To do -> Extract the lines between the ones holding "shown = obj.evaluated_get(depsgraph)" and "Tree = bpy.types.NodeTree", inclusive, exactly as written and nothing more.
:: Source material
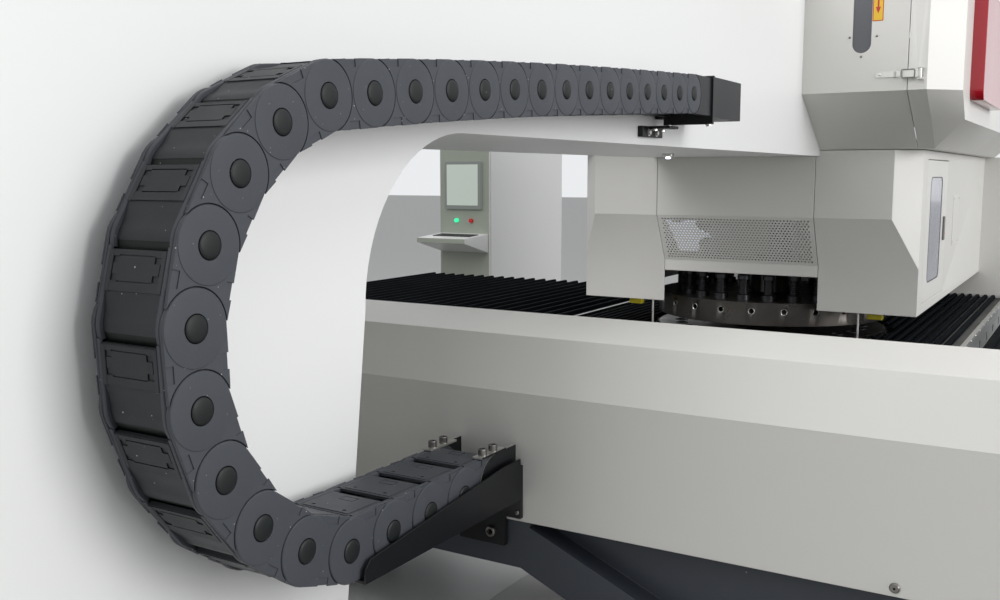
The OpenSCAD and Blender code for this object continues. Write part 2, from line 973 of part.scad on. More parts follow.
module x_motor() {
    color(black)
        union() {
            block([-70, carriage_front - 12, pinion_z - 70], [70, carriage_front, pinion_z + 70]);
            rod_y(0, carriage_front - 150, carriage_front - 12, pinion_z, 55);
        }
}

module x_pinion() {
    color(steel)
        union() {
            rod_y(0, carriage_front + 28, beam_front - 4, pinion_z, pinion_r);
            rod_y(0, carriage_front + run_gap, carriage_front + 29, pinion_z, 12);
        }
}

module clamp_xs() {
    for (i = [-1 : 1])
        translate([i * clamp_pitch, 0, 0])
            children();
}

// Clamp bodies with their lower jaws
module clamp_bodies() {
    y0 = carriage_front - clamp_reach;
    color(steel)
        clamp_xs()
            difference() {
                union() {
                    block([-clamp_w / 2, y0 + 40, carriage_z[0]], [clamp_w / 2, carriage_front, clamp_top]);
                    block([-clamp_w / 2, y0, sheet_z - 12], [clamp_w / 2, carriage_front, sheet_z]);
                    block([-clamp_w / 2, carriage_front - 25, sheet_z - 12],
                        [clamp_w / 2, carriage_front, 1000]);
                }
                block([-clamp_w / 2 + 12, y0 - 1, sheet_z + 1],
                    [clamp_w / 2 - 12, carriage_front - 26, clamp_top + 1]);
            }
}

// Upper jaw, which turns on a pin across the clamp's body
module clamp_jaw() {
    y0 = carriage_front - clamp_reach;
    color(black)
        union() {
            along_x(-clamp_w / 2 + 13, clamp_w / 2 - 13)
                polygon([[y0, sheet_z + mouth], [y0 + 60, sheet_z + mouth], [y0 + 80, pin_z],
                    [y0 + 72, pin_z + 18], [y0 + 30, pin_z - 2], [y0, sheet_z + mouth + 16]]);
            rod_x(-clamp_w / 2 + 12 + run_gap, clamp_w / 2 - 12 - run_gap, y0 + 68, pin_z, 10);
        }
}

// One link of the drag chain; its first pivot is at the origin and the next one is along +Y
module chain_link() {
    t = layer_t;
    outer = [[0, t], [chain_w - t, chain_w]];
    inner = [[t + run_gap, 2 * t], [chain_w - 2 * t, chain_w - t - run_gap]];
    union() {
        for (x = outer)
            difference() {
                union() {
                    rod_x(x[0], x[1], 0, 0, link_r);
                    block([x[0], 0, -link_r], [x[1], link_pitch - 8, link_r]);
                }
                rod_x(x[0] - 1, x[1] + 1, link_pitch, 0, link_r + 0.5);
            }
        for (x = inner)
            difference() {
                union() {
                    rod_x(x[0], x[1], link_pitch, 0, link_r);
                    block([x[0], 8, -link_r], [x[1], link_pitch, link_r]);
                }
                rod_x(x[0] - 1, x[1] + 1, 0, 0, link_r + 0.5);
            }
        for (x = [t - 0.5, chain_w - t - 0.8], z = [-link_r, link_r - 6])
            block([x, 36, z], [x + 1.3, 44, z + 6]);
        block([2 * t - 1, 20, -link_r], [chain_w - 2 * t + 1, link_pitch - 18, -link_r + lid_t]);
        block([2 * t - 1, 20, link_r - lid_t], [chain_w - 2 * t + 1, link_pitch - 10, link_r]);
        block([2 * t + 1, -8, link_r - lid_t], [chain_w - 2 * t - 1, 21, link_r]);
        for (x = [-2.5, chain_w])
            rod_x(x, x + 2.5, 0, 0, cap_r);
    }
}

module chain_links(first, last) {
    color(plastic)
        for (i = [first : last])
            translate([chain_x0, link_y[i], link_z[i]])
                rotate([-link_angle(i), 0, 0])
                    chain_link();
}

module chain_upper_run() {
    chain_links(0, run_links - 1);
}

module chain_loop() {
    chain_links(run_links, run_links + loop_links - 1);
}

module chain_lower_run() {
    chain_links(run_links + loop_links, n_links - 1);
}

tray_z = low_z - link_r - lid_t - run_gap;
tray_front = beam_rear + 8;
tray_rear = 2826;
tray_t = 4;
side_h = 62;
side_low = 28;
side_slant_y = 2505;
tab_x = [-412, -332];
tab_z = 1000;
bolt_x = -390;
foot_y = [1620, 1730];
foot_z = [1635, 1658];

flange_w = 16;
flange_t = 3;
flange_y = [tray_front + 28, tray_front + 94];

// Tray below the lower run, with a side wall and the plate that joins it to the beam
module chain_tray() {
    x0 = chain_x0 - 5;
    color(black)
        union() {
            block([x0 - 3, tray_front - 1, tray_z], [chain_x1 + 5, tray_rear, tray_z + tray_t]);
            along_x(x0 - 3, x0)
                polygon([[tray_front - 1, tray_z], [tray_rear, tray_z], [tray_rear, tray_z + side_low - 10],
                    [tray_rear - 10, tray_z + side_low], [side_slant_y, tray_z + side_h],
                    [tray_front - 1, tray_z + side_h]]);
            block([x0 - 3, beam_rear, tray_z - 30], [chain_x1 + 5, tray_front, low_z + 8]);
            block([tab_x[0], beam_rear, cover_low - 1], [tab_x[1], tray_front, tray_z]);
            block([tab_x[0], cast_rear, tab_z], [tab_x[1], tray_front, cover_low - run_gap]);
        }
}

// Plates that take the last pivot, each with a flange for two screws
module chain_end_brackets() {
    pin_y = link_y[n_links];
    top = low_z + link_r + run_gap;
    color(steel)
        for (x = [[chain_x0, chain_x0], [chain_x1 - layer_t, chain_x1 - flange_w]])
            union() {
                rod_x(x[0], x[0] + layer_t, pin_y, low_z, link_r);
                block([x[0], tray_front, low_z - link_r], [x[0] + layer_t, pin_y, top + 1]);
                block([x[1], flange_y[0], top], [x[1] + flange_w, flange_y[1], top + flange_t]);
            }
}

// Box at the upper end, where the cables leave the chain
module cable_box() {
    t = layer_t;
    y1 = chain_y - end_gap;
    ends = [[t + run_gap, 2 * t], [chain_w - 2 * t, chain_w - t - run_gap]];
    color(black)
        difference() {
            union() {
                for (x = ends) {
                    rod_x(chain_x0 + x[0], chain_x0 + x[1], chain_y, chain_z, link_r);
                    block([chain_x0 + x[0], y1 - 1, chain_z - link_r],
                        [chain_x0 + x[1], chain_y, chain_z + link_r]);
                }
                for (x = [0, chain_w - t])
                    difference() {
                        block([chain_x0 + x, y1 - 1, chain_z - link_r],
                            [chain_x0 + x + t, chain_y, chain_z + link_r]);
                        rod_x(chain_x0 + x - 1, chain_x0 + x + t + 1, chain_y, chain_z, link_r + 0.5);
                    }
                block([chain_x0 - 4, y1 - 8, chain_z - 56], [chain_x1 + 4, y1, chain_z + 44]);
                block([chain_x0 - 2, y1 - 190, chain_z - 42], [-half_w, y1 - 8, chain_z + 42]);
            }
            block([chain_x0 + 2, y1 - 186, chain_z - 38], [-half_w - 4, y1 - 7, chain_z + 38]);
            block([chain_x0 + 2 * t, y1 - 9, chain_z - 30], [chain_x1 - 2 * t, y1 + 1, chain_z + 30]);
        }
}

module chain_foot() {
    color(black)
        union() {
            block([-half_w - 12, foot_y[0], foot_z[0]], [-half_w, foot_y[1], foot_z[1]]);
            block([-half_w - 60, foot_y[0] + 30, foot_z[1] - 6], [-half_w - 12, foot_y[1] - 30, foot_z[1]]);
        }
}

module socket_screws() {
    top = low_z + link_r + run_gap + flange_t;
    color(steel) {
        for (x = [chain_x0 + flange_w / 2, chain_x1 - flange_w / 2], y = [flange_y[0] + 24, flange_y[0] + 52])
            rod_z(x, y, top, top + 9, 6.5);
        rod_y(bolt_x, tray_front, tray_front + 6, tab_z + 20, 8);
    }
}

button_r = 14;
button_dx = 60;
button_z = shelf_z + 110;
console_wall = 4;
duct_w = 120;
duct_h = 30;
duct_x = 150;
screen_low = shelf_z + 190;

// Control cabinet with a keyboard shelf, joined to the machine by a floor duct
module operator_console() {
    x0 = console_x;
    x1 = console_x + console_w;
    rear = console_y - console_d;
    duct_y = console_y - 200;
    color(grey)
        difference() {
            union() {
                block([x0, rear, 0], [x1, console_y, console_h]);
                block([x0 - 3, rear + 20, 80], [x0 + 1, console_y - 20, console_h - 40]);
                along_x(x0 + 8, x1 - 8)
                    polygon([[console_y - 1, shelf_z - 110], [console_y + shelf_reach, shelf_z - 30],
                        [console_y + shelf_reach, shelf_z], [console_y - 1, shelf_z + 20]]);
                block([duct_x, duct_y, 0], [x0 + 1, duct_y + duct_w, duct_h]);
                block([duct_x, duct_y, 0], [duct_x + duct_w, frame_front, duct_h]);
                block([duct_x, frame_front - 20, 0], [duct_x + duct_w, frame_front, 300]);
            }
            block([x0 + console_wall, rear + console_wall, console_wall],
                [x1 - console_wall, console_y - console_wall, console_h - console_wall]);
            block([duct_x + console_wall, duct_y + console_wall, -1],
                [x0 + console_wall + 1, duct_y + duct_w - console_wall, duct_h - console_wall]);
            for (dx = [-button_dx, button_dx])
                rod_y(x0 + console_w / 2 + dx, console_y - 20, console_y + 20, button_z, button_r + run_gap);
        }
}

module console_screen() {
    x = console_x + console_w / 2;
    color(black)
        block([x - 150, console_y, screen_low], [x + 150, console_y + 28, screen_low + 330]);
}

module console_button(dx) {
    rod_y(console_x + console_w / 2 + dx, console_y - 6, console_y + 22, button_z, button_r);
}

module stop_button() {
    color([0.8, 0.1, 0.1])
        console_button(-button_dx);
}

module start_button() {
    color([0.1, 0.6, 0.2])
        console_button(button_dx);
}

main_frame();
base_wings();
levelling_feet();
y_rails();
y_motor();
centre_table();
centre_brushes();
table_edge_strips();
hood_left();
hood_middle();
hood_right();
hood_door();  // hood_door_left
other_side() hood_door();  // hood_door_right
hood_window();  // hood_window_left
other_side() hood_window();  // hood_window_right
front_guards();
head_cover_left();
head_cover_right();
head_door();  // head_door_left
other_side() head_door();  // head_door_right
head_window();  // head_window_left
other_side() head_window();  // head_window_right
latch_lever();  // latch_lever_left
other_side() latch_lever();  // latch_lever_right
latch_keepers();
badge_plate();
arrow_plate();
ram_drive();
ram();
upper_turret();
lower_turret();
punches();
dies();
turret_motor();
station_punch();
beam_casting();
beam_cover();
other_side() side_table();  // side_table_left
side_table();  // side_table_right
x_rails();
carriage();
x_motor();
x_pinion();
clamp_bodies();
translate([-clamp_pitch, 0, 0]) clamp_jaw();  // clamp_jaw_1
clamp_jaw();  // clamp_jaw_2
translate([clamp_pitch, 0, 0]) clamp_jaw();  // clamp_jaw_3
y_screw();
chain_upper_run();
chain_loop();
chain_lower_run();
chain_tray();
chain_end_brackets();
cable_box();
chain_foot();
socket_screws();
operator_console();
console_screen();
stop_button();
start_button();
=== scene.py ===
"""The visual model of the turret punch press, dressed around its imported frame."""

import json
import logging
import math
from dataclasses import dataclass
from enum import Enum
from typing import Callable, Sequence

import bmesh
import bpy
import numpy as np
from mathutils import Matrix, Vector


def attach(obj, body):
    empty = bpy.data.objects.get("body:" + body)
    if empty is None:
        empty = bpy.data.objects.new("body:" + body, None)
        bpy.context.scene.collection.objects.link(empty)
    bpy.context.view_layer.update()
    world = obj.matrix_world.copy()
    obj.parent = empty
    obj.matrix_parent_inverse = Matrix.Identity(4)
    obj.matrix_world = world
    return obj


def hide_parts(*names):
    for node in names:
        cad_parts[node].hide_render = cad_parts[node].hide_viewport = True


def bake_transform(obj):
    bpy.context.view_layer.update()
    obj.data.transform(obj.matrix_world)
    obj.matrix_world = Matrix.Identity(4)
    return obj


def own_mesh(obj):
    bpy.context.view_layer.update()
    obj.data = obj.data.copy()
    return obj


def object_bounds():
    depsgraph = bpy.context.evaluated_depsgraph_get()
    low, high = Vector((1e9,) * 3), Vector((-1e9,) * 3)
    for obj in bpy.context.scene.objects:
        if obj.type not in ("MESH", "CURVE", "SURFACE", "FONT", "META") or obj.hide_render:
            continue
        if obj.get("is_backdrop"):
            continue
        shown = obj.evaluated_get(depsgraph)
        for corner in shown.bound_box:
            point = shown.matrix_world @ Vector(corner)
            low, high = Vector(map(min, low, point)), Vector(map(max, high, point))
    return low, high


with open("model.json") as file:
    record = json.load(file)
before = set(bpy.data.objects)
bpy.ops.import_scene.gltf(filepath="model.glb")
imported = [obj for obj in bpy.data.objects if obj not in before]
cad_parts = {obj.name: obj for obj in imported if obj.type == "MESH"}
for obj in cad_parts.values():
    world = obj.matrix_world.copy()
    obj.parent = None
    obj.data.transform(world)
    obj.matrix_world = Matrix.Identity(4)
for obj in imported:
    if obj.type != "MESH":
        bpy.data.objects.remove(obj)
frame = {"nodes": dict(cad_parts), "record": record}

LOG = logging.getLogger("punch_press")
MM = 0.001
ON_AXIS = 0.01  # least radius of a turned profile, so that no ring shrinks to one point
WELD = 2e-6  # metres: points of a new mesh closer than this become one
NODE_WELD = 1e-5  # metres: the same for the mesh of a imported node
FLAT_ANGLE = 0.5  # degrees: faces that meet at less than this are joined
MIX_INPUTS, MIX_RESULT = (6, 7), 2  # the colour sockets of a Mix node
CLOUD_CONTRAST = 1.6
BUMP_DEPTH = 0.0006  # metres
SIDES = ((-1, "left"), (1, "right"))
Array = np.ndarray
Piece = bpy.types.Object
Tree = bpy.types.NodeTree


class Axis(Enum):
    """The axis that a profile is carried along."""

    X = 0
    Y = 1
    Z = 2


def lift(flat: Array, axis: Axis, height: float) -> Array:
    """Puts a flat outline into space, at one height along an axis.

    Args:
        flat: Points of shape (n, 2), in the two other axes in their usual order.
        axis: The axis across the outline.
        height: The place along that axis.
    Returns:
        Points of shape (n, 3).
    """
    out = np.empty((len(flat), 3))
    rest = [a for a in range(3) if a != axis.value]
    out[:, rest[0]] = flat[:, 0]
    out[:, rest[1]] = flat[:, 1]
    out[:, axis.value] = height
    return out


def arc(cy: float, cz: float, r: float, a0: float, a1: float, n: int) -> Array:
    """Points on a circle from angle a0 to a1, in degrees: centre plus r times cosine and sine."""
    a = np.radians(np.linspace(a0, a1, n))
    return np.column_stack([cy + r * np.cos(a), cz + r * np.sin(a)])


def box_outline(lo: Sequence[float], hi: Sequence[float], r: float = 0.0, n: int = 5) -> Array:
    """A rectangle with round corners: four quarter circles joined by straight sides.

    Args:
        lo: The corner with the least coordinates.
        hi: The opposite corner.
        r: Radius of the corners.
        n: Points in each corner.
    Returns:
        Points of shape (k, 2).
    """
    if r <= 0:
        return np.array([[lo[0], lo[1]], [hi[0], lo[1]], [hi[0], hi[1]], [lo[0], hi[1]]], float)
    return np.vstack([
        arc(lo[0] + r, lo[1] + r, r, 180, 270, n), arc(hi[0] - r, lo[1] + r, r, 270, 360, n),
        arc(hi[0] - r, hi[1] - r, r, 0, 90, n), arc(lo[0] + r, hi[1] - r, r, 90, 180, n)])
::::
Solution below ->
        shown = obj.evaluated_get(depsgraph)
        for corner in shown.bound_box:
            point = shown.matrix_world @ Vector(corner)
            low, high = Vector(map(min, low, point)), Vector(map(max, high, point))
    return low, high


with open("model.json") as file:
    record = json.load(file)
before = set(bpy.data.objects)
bpy.ops.import_scene.gltf(filepath="model.glb")
imported = [obj for obj in bpy.data.objects if obj not in before]
cad_parts = {obj.name: obj for obj in imported if obj.type == "MESH"}
for obj in cad_parts.values():
    world = obj.matrix_world.copy()
    obj.parent = None
    obj.data.transform(world)
    obj.matrix_world = Matrix.Identity(4)
for obj in imported:
    if obj.type != "MESH":
        bpy.data.objects.remove(obj)
frame = {"nodes": dict(cad_parts), "record": record}

LOG = logging.getLogger("punch_press")
MM = 0.001
ON_AXIS = 0.01  # least radius of a turned profile, so that no ring shrinks to one point
WELD = 2e-6  # metres: points of a new mesh closer than this become one
NODE_WELD = 1e-5  # metres: the same for the mesh of a imported node
FLAT_ANGLE = 0.5  # degrees: faces that meet at less than this are joined
MIX_INPUTS, MIX_RESULT = (6, 7), 2  # the colour sockets of a Mix node
CLOUD_CONTRAST = 1.6
BUMP_DEPTH = 0.0006  # metres
SIDES = ((-1, "left"), (1, "right"))
Array = np.ndarray
Piece = bpy.types.Object
Tree = bpy.types.NodeTree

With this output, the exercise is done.